REQUIRED WORK: Produce word for word the lines of the data below running from the one that has "translate([ring_r, 0, -overrun])" to the one that has "points = [vertex.co", inclusive, and no others.

SOURCE MATERIAL:
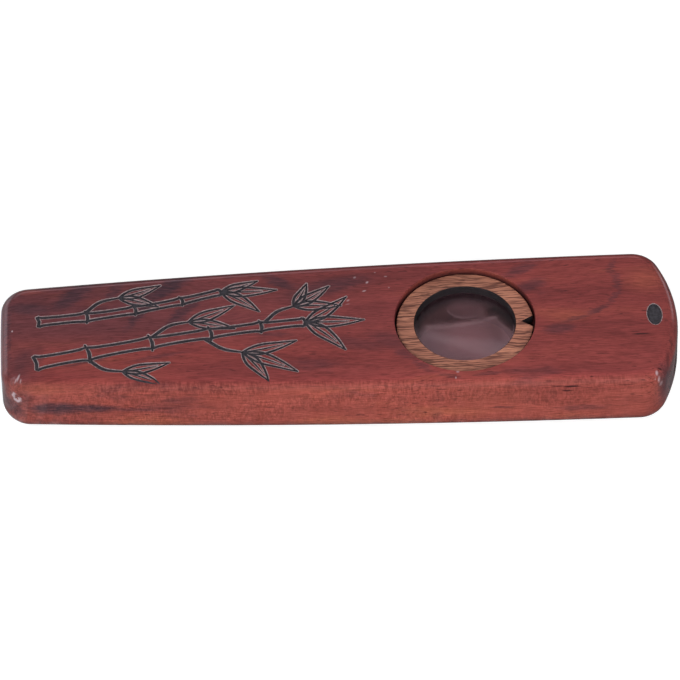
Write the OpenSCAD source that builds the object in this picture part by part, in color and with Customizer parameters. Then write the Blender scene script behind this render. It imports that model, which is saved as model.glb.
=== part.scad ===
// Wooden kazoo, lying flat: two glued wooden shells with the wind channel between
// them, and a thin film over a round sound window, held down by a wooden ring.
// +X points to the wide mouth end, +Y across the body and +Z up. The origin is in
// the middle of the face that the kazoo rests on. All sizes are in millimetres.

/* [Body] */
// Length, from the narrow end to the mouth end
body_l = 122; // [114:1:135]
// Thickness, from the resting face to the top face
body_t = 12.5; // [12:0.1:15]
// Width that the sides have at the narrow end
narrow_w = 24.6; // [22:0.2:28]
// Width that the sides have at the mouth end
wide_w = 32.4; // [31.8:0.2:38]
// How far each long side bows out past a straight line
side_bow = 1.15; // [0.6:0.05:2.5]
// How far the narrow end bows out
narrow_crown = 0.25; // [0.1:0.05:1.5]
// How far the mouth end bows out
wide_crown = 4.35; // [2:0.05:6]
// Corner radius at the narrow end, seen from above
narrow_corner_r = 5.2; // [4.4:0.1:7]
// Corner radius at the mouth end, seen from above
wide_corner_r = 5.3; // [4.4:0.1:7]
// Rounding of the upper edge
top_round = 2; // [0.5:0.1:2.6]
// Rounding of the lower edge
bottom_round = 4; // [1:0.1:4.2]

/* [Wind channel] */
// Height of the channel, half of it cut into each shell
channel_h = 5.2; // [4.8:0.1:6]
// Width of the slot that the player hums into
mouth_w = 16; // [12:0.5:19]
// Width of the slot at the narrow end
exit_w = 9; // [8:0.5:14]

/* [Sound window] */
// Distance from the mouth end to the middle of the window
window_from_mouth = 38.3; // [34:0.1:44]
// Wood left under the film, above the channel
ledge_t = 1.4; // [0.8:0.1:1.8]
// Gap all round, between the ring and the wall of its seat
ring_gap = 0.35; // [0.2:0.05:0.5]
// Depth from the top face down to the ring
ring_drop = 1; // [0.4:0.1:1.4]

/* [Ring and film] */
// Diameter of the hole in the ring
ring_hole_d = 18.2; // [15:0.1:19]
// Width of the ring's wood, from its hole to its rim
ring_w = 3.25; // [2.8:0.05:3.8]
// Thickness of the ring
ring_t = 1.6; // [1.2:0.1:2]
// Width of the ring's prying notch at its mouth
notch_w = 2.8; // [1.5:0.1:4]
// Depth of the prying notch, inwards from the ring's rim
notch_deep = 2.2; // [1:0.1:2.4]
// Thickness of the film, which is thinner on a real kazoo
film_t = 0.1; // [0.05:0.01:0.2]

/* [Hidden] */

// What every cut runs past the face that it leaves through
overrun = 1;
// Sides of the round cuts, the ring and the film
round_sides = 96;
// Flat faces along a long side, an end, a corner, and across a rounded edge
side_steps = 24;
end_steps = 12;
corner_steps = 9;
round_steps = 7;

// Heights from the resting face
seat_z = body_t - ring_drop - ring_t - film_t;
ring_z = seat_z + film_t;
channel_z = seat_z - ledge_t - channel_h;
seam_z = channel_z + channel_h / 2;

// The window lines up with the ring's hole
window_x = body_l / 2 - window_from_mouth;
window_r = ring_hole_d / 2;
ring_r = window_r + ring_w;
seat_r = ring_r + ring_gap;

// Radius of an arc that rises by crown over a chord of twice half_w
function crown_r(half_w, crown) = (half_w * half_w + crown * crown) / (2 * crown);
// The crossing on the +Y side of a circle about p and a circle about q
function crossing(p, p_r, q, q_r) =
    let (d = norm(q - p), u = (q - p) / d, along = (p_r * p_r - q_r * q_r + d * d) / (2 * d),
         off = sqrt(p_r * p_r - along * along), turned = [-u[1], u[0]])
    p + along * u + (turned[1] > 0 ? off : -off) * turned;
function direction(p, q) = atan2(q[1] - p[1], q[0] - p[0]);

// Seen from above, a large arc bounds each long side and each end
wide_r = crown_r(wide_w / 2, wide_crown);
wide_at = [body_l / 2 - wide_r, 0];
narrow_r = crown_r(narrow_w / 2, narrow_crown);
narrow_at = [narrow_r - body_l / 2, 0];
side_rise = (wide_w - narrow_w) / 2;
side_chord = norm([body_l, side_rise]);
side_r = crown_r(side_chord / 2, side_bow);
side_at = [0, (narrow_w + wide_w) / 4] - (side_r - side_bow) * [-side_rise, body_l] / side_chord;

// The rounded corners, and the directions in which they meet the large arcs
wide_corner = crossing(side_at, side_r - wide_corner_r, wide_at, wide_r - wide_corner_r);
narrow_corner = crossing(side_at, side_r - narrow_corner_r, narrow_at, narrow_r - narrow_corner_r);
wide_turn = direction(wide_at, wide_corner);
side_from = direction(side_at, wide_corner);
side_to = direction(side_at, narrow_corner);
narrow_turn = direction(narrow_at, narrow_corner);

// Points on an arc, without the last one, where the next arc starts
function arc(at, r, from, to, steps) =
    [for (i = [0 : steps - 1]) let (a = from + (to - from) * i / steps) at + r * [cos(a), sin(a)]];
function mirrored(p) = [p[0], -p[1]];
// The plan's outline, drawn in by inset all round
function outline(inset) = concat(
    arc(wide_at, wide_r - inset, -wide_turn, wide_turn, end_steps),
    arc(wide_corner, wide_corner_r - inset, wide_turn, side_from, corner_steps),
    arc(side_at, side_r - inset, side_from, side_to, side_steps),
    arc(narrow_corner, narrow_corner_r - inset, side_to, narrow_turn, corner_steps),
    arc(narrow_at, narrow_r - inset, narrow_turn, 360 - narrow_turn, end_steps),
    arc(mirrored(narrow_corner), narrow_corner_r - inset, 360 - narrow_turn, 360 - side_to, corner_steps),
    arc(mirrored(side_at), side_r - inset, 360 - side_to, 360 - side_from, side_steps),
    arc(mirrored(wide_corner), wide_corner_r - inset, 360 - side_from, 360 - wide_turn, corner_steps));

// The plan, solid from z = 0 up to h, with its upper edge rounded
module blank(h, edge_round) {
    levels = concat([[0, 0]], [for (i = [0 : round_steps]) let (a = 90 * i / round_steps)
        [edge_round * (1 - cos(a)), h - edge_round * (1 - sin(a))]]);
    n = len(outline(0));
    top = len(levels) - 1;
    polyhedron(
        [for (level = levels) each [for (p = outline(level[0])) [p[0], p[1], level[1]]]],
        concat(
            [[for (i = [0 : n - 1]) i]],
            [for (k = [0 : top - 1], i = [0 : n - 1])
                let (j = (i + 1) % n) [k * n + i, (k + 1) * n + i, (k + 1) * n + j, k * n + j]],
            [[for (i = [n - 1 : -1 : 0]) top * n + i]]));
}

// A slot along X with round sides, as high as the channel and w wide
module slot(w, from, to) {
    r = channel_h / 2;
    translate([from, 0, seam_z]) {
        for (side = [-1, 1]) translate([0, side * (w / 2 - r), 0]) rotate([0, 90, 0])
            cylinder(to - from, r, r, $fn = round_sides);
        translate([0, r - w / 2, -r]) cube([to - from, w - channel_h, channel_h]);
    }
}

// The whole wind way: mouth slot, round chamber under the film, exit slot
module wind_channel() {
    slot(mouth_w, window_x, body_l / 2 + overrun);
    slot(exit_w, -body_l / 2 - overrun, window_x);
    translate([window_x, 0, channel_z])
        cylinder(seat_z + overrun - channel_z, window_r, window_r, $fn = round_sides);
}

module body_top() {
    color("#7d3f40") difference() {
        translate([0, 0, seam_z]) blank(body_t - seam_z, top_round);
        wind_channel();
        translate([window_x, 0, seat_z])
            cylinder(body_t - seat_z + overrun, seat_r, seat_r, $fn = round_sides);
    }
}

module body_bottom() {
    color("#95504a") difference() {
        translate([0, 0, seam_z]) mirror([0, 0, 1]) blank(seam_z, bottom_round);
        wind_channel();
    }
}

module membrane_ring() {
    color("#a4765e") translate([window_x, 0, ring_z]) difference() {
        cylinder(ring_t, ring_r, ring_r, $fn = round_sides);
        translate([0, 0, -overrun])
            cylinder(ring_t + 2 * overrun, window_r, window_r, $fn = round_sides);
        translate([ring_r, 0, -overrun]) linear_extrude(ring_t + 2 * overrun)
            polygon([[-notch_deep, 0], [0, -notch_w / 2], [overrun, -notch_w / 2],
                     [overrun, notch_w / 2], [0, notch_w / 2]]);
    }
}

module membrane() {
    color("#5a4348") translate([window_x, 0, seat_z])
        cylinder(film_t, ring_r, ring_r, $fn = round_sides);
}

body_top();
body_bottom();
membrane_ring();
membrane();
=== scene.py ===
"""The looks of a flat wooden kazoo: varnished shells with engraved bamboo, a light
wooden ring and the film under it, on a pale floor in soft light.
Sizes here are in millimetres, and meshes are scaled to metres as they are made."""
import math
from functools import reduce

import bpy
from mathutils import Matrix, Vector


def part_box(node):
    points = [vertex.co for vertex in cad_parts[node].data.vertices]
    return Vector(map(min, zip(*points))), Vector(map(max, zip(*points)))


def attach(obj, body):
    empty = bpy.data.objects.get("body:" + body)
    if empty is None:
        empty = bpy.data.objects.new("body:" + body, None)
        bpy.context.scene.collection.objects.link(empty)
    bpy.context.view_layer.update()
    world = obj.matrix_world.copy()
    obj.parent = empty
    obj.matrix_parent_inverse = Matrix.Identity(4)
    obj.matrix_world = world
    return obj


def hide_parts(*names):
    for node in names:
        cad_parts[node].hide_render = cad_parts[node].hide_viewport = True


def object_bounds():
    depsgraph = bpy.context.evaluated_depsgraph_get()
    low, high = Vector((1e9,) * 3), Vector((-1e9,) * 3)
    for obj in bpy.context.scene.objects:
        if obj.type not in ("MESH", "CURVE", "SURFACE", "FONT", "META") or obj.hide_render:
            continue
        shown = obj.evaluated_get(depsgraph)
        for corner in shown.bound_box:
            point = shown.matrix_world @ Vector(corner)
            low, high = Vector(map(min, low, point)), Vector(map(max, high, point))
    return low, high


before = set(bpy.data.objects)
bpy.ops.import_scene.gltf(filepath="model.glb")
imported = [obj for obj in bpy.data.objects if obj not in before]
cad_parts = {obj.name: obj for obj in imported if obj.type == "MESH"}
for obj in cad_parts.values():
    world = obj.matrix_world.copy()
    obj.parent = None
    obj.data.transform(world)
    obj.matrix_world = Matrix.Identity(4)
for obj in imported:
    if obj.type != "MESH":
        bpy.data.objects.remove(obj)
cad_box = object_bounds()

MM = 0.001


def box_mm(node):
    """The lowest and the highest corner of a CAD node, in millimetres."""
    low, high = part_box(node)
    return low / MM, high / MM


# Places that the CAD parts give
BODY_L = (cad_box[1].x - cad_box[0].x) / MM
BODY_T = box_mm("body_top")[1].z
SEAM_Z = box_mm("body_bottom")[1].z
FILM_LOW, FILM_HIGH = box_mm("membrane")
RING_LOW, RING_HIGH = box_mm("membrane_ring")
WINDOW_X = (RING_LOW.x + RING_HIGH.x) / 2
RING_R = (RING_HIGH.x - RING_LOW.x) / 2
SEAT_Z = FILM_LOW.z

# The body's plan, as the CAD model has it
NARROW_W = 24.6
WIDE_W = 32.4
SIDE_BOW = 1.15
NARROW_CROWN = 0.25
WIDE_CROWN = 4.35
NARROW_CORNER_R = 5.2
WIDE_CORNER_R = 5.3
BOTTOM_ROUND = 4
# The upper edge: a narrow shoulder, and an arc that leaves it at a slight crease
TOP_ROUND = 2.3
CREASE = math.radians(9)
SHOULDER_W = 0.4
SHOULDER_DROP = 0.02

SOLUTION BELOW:
        translate([ring_r, 0, -overrun]) linear_extrude(ring_t + 2 * overrun)
            polygon([[-notch_deep, 0], [0, -notch_w / 2], [overrun, -notch_w / 2],
                     [overrun, notch_w / 2], [0, notch_w / 2]]);
    }
}

module membrane() {
    color("#5a4348") translate([window_x, 0, seat_z])
        cylinder(film_t, ring_r, ring_r, $fn = round_sides);
}

body_top();
body_bottom();
membrane_ring();
membrane();
=== scene.py ===
"""The looks of a flat wooden kazoo: varnished shells with engraved bamboo, a light
wooden ring and the film under it, on a pale floor in soft light.
Sizes here are in millimetres, and meshes are scaled to metres as they are made."""
import math
from functools import reduce

import bpy
from mathutils import Matrix, Vector


def part_box(node):
    points = [vertex.co for vertex in cad_parts[node].data.vertices]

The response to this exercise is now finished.